Beim seit 2013 installierten Projektbeirat, in dem alle Rhesi-Parteien vertreten sind, fühlt sich die Landwirtschaft übergangen. „Wir dürfen dort zwar sagen, was uns beschäftigt, und man hört uns an, doch unsere Anliegen werden nicht berücksichtigt“, beschreiben die Landwirte ihre subjektiven Erfahrungen bei den Treffen des Beirats.

Für Moosbrugger sind zudem die in Aussicht gestellten Ausgleichsmaßnahmen, die als Entschädigung gelten sollten, nicht realistisch. „Der Boden wird nicht mehr. Und wenn man dem einen eine Fläche geben will, dann muss man die zuerst einem anderen wegnehmen.“ Moosbrugger stößt sich an der geplanten Umwandlung von Flächen für intensive Landwirtschaft in Böden für extensive Bewirtschaftung. „Das ist nicht dasselbe und bringt uns nichts.“

Konzept abgelehnt

Die Bauern kritisieren das vorgeschlagene Trittsteinkonzept, in dem ökologische Inseln vorgesehen sind. Sie wünschen sich, dass der Rhein im oberen Projektgebiet unverändert bleibt. „Dort gibt es ja das angestrebte Durchflussvolumen von 4300 m3/s bereits“, argumentiert Moosbrugger.
Das Trittsteinkonzept sieht zwischen Frutzmündung und Bodensee auf 26 Kilometer Länge die Errichtung von vier bis fünf ökologischen Inseln vor. An diesen Orten würde der Fluss breit gemacht, um die Entwicklung einer Öko-Kultur mit Pflanzen und Tieren zu ermöglichen. Der Rhein soll überhaupt mehr Platz bekommen. Zu diesem Zweck ist das Abtragen des mittleren Dammes vorgesehen. Im Bereich bei Mäder und Fußach sind aber auch Abrückungen der Außendämme geplant, die 150 Meter weiter Richtung Siedlungsgebiet neu angelegt würden. In diesen Bereichen befinden sich die umstrittenen landwirtschaftlichen Flächen, die von den Bauern zur intensiven Bewirtschaftung genutzt werden.

Bis zum Frühjahr 2016 soll die endgültige Variante von Rhesi stehen. Die Herausforderung für die Planer: Sie müssen die  Interessen von Trinkwasserversorgung, Ökologie, Landwirtschaft und Hochwasserschutz am Rhein unter einen Hut bringen.

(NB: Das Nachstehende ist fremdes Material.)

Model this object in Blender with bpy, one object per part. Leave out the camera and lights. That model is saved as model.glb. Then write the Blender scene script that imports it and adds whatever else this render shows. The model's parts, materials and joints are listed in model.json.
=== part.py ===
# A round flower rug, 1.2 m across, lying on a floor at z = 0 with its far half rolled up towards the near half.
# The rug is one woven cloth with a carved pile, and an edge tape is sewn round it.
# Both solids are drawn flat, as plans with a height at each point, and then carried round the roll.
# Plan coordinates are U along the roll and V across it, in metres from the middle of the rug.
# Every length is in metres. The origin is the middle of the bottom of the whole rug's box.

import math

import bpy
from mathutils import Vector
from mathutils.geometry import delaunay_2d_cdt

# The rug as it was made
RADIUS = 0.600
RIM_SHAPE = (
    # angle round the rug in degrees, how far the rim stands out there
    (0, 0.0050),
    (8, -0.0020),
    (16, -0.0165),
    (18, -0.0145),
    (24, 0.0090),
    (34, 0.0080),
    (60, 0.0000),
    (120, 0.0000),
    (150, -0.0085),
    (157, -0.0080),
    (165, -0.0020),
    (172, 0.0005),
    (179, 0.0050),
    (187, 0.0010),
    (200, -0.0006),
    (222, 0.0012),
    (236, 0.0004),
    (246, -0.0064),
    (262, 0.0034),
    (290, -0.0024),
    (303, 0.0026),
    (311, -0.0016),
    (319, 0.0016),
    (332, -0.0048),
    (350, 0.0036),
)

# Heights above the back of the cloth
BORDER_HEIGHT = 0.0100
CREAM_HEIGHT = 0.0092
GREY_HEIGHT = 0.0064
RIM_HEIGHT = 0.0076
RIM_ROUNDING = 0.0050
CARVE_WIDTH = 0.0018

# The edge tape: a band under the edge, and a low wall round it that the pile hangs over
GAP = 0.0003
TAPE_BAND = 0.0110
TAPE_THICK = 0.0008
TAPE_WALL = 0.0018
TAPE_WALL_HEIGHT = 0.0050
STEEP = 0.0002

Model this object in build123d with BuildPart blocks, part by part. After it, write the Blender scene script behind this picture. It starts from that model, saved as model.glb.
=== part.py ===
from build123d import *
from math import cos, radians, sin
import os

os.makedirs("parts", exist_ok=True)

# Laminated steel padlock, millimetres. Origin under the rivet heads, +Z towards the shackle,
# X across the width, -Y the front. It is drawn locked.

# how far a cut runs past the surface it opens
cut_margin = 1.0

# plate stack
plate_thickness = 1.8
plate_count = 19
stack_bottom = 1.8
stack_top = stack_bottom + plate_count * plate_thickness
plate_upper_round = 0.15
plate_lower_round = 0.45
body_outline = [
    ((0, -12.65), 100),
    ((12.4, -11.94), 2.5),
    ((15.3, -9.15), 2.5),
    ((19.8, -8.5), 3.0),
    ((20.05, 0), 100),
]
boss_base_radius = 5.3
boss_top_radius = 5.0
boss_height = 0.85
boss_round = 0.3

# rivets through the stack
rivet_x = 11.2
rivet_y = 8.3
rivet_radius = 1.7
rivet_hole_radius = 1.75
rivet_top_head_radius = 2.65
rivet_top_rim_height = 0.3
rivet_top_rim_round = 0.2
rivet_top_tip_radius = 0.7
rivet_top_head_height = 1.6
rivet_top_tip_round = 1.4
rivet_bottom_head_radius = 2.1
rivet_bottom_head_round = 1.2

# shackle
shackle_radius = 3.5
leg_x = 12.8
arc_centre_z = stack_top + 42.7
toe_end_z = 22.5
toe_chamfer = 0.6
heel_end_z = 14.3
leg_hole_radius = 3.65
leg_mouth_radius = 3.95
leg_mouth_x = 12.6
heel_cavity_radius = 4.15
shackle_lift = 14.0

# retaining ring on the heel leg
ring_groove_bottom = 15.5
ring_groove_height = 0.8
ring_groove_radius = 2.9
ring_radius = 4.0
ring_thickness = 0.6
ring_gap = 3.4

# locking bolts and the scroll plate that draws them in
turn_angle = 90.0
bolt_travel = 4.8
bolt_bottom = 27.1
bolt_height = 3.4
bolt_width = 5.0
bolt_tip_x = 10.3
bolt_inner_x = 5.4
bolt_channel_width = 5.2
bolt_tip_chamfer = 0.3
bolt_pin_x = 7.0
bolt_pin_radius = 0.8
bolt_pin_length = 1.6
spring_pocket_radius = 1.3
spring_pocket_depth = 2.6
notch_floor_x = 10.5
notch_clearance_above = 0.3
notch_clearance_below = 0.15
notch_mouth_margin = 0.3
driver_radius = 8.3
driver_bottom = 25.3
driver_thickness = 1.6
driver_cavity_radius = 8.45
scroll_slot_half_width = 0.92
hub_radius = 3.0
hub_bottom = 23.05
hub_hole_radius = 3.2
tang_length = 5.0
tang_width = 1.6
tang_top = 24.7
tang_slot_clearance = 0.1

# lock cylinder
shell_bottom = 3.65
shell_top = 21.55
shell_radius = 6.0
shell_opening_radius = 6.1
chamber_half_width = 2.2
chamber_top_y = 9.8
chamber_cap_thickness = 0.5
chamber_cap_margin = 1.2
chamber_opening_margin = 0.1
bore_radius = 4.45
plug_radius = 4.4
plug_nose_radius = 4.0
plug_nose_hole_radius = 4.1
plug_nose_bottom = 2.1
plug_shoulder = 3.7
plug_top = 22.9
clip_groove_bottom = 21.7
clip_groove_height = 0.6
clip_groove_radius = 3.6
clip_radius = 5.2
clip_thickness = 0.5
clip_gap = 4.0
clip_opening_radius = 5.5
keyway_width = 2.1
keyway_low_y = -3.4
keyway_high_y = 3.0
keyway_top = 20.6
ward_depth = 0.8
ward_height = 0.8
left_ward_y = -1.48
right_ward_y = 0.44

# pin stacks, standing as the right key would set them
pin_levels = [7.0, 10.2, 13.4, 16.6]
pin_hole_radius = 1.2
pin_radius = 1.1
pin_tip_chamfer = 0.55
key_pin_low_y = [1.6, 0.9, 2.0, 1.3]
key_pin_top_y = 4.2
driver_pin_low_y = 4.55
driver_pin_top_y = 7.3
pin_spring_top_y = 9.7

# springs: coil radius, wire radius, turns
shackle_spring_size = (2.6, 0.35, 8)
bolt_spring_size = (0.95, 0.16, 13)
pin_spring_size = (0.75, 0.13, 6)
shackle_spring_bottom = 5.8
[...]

Man kann am Rhein nicht alles der Ökologie opfern. Es geht auch um Nahrungsmittel.

Heinz Blum
Kampf um Ackerland am Rhein
Kampf um Ackerland am Rhein

Stichwort

Rhesi. Das Hochwasserschutzprojekt Rhesi sieht die Erhöhung der Durchflusskapazität des Rheins vom Illspitz bis zur Bodenseemündung auf 4300 m3/s auf allen Abschnitten vor. Laut aktuellem Planungsstand ist ein sogenanntes Trittsteinkonzept vorgesehen, für das vier bis fünf ökologische Inseln auf dem 26 Kilometer langen Abschnitt des Alpenrheins geplant sind. Rhesi ist mit 600 Millionen Euro budgetiert. Frühest möglicher Baubeginn ist 2021. Die Bauzeit beträgt 20 Jahre.